Dabei fiel mir ein, daß ich ein Rasiermesser habe, welches ich schon länger hier im Forum vorstellen wollte. Heute kam ich dazu, es zu fotografieren.
Es handelt sich um ein Messer eines relativ unbekannten Herstellers, dessen Geschichte ich umso interessanter finde. Es geht um die Firma „Liesé & Cie“ aus Wald (manchmal auch Liesé & Co geschrieben). Ein Messer dieses Herstellers sah ich bereits vor ein paar Jahren in einem russisch-sprachigen Forum und dort wurde vermutet, daß es einen Zusammenhang mit der Firma von Gustav Adolf Merx in Wald geben könnte, der aber nicht belegt werden konnte.
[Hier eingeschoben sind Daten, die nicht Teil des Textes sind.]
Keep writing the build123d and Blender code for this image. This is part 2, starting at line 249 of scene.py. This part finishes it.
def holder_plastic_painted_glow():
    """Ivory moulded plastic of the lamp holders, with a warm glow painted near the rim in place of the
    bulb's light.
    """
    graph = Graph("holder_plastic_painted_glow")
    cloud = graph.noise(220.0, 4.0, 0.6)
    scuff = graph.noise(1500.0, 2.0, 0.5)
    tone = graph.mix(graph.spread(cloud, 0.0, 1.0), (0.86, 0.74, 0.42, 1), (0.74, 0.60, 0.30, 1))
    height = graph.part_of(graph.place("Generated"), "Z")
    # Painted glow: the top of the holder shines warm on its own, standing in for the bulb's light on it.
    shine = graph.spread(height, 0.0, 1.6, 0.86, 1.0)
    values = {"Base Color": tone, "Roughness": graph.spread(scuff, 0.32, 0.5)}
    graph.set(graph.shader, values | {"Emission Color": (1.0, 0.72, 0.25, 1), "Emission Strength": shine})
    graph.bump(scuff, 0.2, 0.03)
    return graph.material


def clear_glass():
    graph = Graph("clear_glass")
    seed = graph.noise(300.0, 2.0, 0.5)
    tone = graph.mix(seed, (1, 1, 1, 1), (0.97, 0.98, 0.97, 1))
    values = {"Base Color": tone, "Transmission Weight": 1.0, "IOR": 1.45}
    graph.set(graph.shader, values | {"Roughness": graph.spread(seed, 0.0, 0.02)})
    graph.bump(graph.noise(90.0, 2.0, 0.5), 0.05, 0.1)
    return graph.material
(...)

Fasziniert hat mich das auf der Erl-Rückseite geprägte Warenzeichen, das (wie es in der Eintragung des Warenzeichens bei kaiserlichen Patentamt hieß) einen „eilend dahinfahrenden Schlitten mit verfolgenden Wölfen“ zeigt. Das rief Kindheitserinnerungen bei mir wach, weil mir vor langer Zeit ein ursprünglich aus Ostpreußen stammender Onkel erzählte, daß es in seiner damaligen Heimat in den eisigen Wintern vorkam, dass Schlittengespanne von hungrigen Wölfen verfolgt und teilweise angegriffen wurden. Ob es das tatsächlich gab, vermag ich heute nicht zu beurteilen, als Kind glaubte ich fest daran und empfand etwas Schaurig-gruseliges. Herrlich!
Doch nun weg von nostalgischen Kindheitserinnerungen hin zu einem Kapitel Lokalgeschichte aus Solingen und ein wenig Iserlohner Geschichte.
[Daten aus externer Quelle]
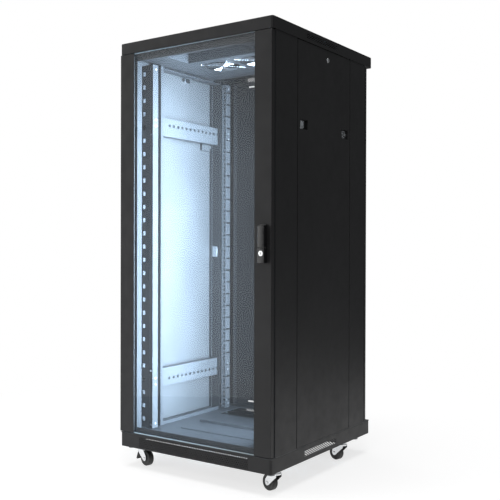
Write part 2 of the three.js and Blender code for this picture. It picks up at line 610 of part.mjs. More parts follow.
// A finger slide in its pocket. The bolt passes through the pocket and the panel's folded edge.
function springLatch(side, y, direction) {
  const w = LATCH.width / 2;
  const outerEnd = y - direction * (w - 1);
  const span = (a, b) => [outerEnd + direction * a, outerEnd + direction * b].sort((p, q) => p - q);
  const plate = box(...inward(side, 7.5, 9.5), ...span(0, 26), LATCH.z - 13, LATCH.z + 13);
  const tab = box(...inward(side, 2, 8), ...span(20, 23), LATCH.z - 11, LATCH.z + 11);
  const bolt = box(...inward(side, 5, 9), ...span(-LATCH.inset - 0.5, 10), LATCH.z - 4, LATCH.z + 4);
  return join(plate, tab, bolt);
}

// ---- casters and feet -----------------------------------------------------------------------
function casterPlate() {
  const plate = box(-16, 16, -22, 22, PLINTH.bottom - GAP - 2, PLINTH.bottom - GAP);
  const raceway = rod('z', 0, 0, 13, 57.3, PLINTH.bottom - GAP - 1);
  const kingpin = rod('z', 0, 0, 4, 51, 58, 12);
  const head = rod('z', 0, 0, 7, 50.5, 52.5, 12);
  return join(plate, raceway, kingpin, head);
}

// Crown and two legs. The wheel trails along +X of the caster's own frame.
function casterFork() {
  const { crown, halfWidth, leg, trail, wheel } = CASTER;
  const [crownLow, crownTop] = [53, 57];
  const outline = polygon([[crownTop, -13], [crownTop, 15], [34, trail + 8], [wheel, trail + 9],
    [18, trail + 6], [16, trail], [19, trail - 7], [crownLow - 6, -13]]);
  const inner = halfWidth + 1;
  const legs = [-1, 1].map((side) => {
    const [y0, y1] = [side * inner, side * (inner + leg)].sort((a, b) => a - b);
    // The outline is drawn in (z, x), the order that extrusion along y expects.
    return extrude(outline, 'y', y0, y1);
  });
  const disc = cut(rod('z', 0, 0, crown, crownLow, crownTop, 24), rod('z', 0, 0, 4.4, 40, 70, 12));
  const axle = rod('y', wheel, trail, 3.2, -inner - leg - 1.5, inner + leg + 1.5, 16);
  return join(disc, ...legs, axle);
}

function casterWheel() {
  const { wheel, halfWidth } = CASTER;
  const bore = 3.5;
  return turned([[bore, -halfWidth], [wheel - 3, -halfWidth], [wheel, 3 - halfWidth], [wheel, halfWidth - 3],
    [wheel - 3, halfWidth], [bore, halfWidth]], 24);
}

// Toe pedal on the far side of the swivel from the wheel.
const PEDAL = { pivot: -12, pivotZ: 44 };

function brakePedal() {
  const pivot = rod('y', PEDAL.pivotZ, PEDAL.pivot, 3, -10.5, 10.5, 12);
  const outline = polygon([[46, -14], [46, -10], [24, -14], [14, -20], [14, -26], [22, -24]]);
  const arm = extrude(outline, 'y', -8, 8);
  return join(pivot, arm);
}

function addCasters() {
  for (const { name, x, y, trailAngle } of CASTERS) {
    add(`${name}_caster_plate`, casterPlate(), 'zinc', place(x, y, 0));
    const swivel = place(x, y, 0, trailAngle);
    add(`${name}_caster_fork`, casterFork(), 'chrome', swivel);
    const wheel = add(`${name}_wheel`, casterWheel(), 'rubber', swivel);
    wheel.position.set(CASTER.trail, 0, CASTER.wheel);
    wheel.rotation.x = Math.PI / 2; // the wheel's axis lies along Y of the fork
    if (name === 'front_left') add('brake_pedal', brakePedal(), 'plastic', swivel);
  }
}

function addFeet() {
  for (const { name, x, y } of feetPlaces()) {
    const pad = rod('z', 0, 0, FEET.pad, FEET.padBottom, FEET.padTop, 20);
    const nut = rod('z', 0, 0, 8, FEET.padTop - 1, FEET.padTop + 4, 6); // jam nut, just under the plinth
    const stud = rod('z', 0, 0, FEET.stud, FEET.padTop, FEET.top, 16);
    add(`${name}_foot`, join(pad, nut, stud), 'rubber', place(x, y, 0));
  }
}

addTopCap();
addPlinth();
addFloor();
addFrontFrame();
addRearFrame();
addSideBeams();
addBraces();
addRails();
addRoof();
addFans();
addFrontDoor();
addHandle();
addRearDoor();
addSidePanels();
addCasters();
addFeet();

export default cabinet;
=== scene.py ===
"""A free-standing 19-inch network rack cabinet: its looks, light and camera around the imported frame.

Lengths are metres in the part's own frame: +Z up, the glass door faces -Y.
"""

import json
import math

import bmesh
import bpy
from mathutils import Matrix, Vector


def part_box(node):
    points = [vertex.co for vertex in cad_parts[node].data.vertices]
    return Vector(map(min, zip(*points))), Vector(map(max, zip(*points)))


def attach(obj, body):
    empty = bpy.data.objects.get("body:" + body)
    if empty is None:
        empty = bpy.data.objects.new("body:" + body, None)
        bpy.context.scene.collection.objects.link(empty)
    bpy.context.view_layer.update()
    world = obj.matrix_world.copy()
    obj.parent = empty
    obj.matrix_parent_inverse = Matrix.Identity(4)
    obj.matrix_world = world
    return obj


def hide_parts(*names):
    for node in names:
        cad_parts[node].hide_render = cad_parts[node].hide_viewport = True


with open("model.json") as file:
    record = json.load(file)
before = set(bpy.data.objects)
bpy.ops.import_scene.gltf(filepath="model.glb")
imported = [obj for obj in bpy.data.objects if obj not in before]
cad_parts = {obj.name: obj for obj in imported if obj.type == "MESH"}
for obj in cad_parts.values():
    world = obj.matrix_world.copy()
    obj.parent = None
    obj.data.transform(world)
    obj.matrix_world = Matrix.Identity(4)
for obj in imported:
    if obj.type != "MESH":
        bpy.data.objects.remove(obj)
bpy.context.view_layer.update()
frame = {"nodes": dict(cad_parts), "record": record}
RECORD = frame["record"]
BODY_OF = {node: body for body, nodes in RECORD["behaviour"]["bodies"].items() for node in nodes}
SLOT_OF = {part["node"]: part["material_slot"] for part in RECORD["subparts"]}
JOINT = {joint["name"]: joint for joint in RECORD["behaviour"]["joints"]}
HANDS = {"left": -1, "right": 1}
CORNERS = ("front_left", "front_right", "rear_left", "rear_right")

MM = 0.001
SHEET = 2 * MM
UNIT = 44.45 * MM
UNITS = 27
SHARP = math.radians(50)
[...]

Hier erst einmal die Bilder des Messers:
Es handelt sich um eine derbe 9/16“ breite Klinge mit kleiner Barber’s Notch und der Klingennummer 77. Auf den Fotos gut zu erkennen ist, dass auf das Pliesten und die Verrundung des Kopfes nicht übermäßig großer Wert gelegt wurde. Den Rasureigenschaften tut das keinen Abbruch und ich benutze dieses Messer immer wieder gerne.
Einer der Firmengründer stammte aus Iserlohn. Iserlohn war ebenfalls ein Zentrum der metallverarbeitenden Industrie. Während in Solingen überwiegend Schneidwaren hergestellt wurden, lag in Iserlohn der Schwerpunkt der Metallverarbeitung im Bereich der Herstellung von Nadeln, Feindraht und Reit- und Fahrgeschirren sowie der Verarbeitung von Metallen (Bronze, Messing, Zink und Nickel).
In den 1890er Jahren ging es vielen Firmen in Iserlohn wirtschaftlich nicht gut.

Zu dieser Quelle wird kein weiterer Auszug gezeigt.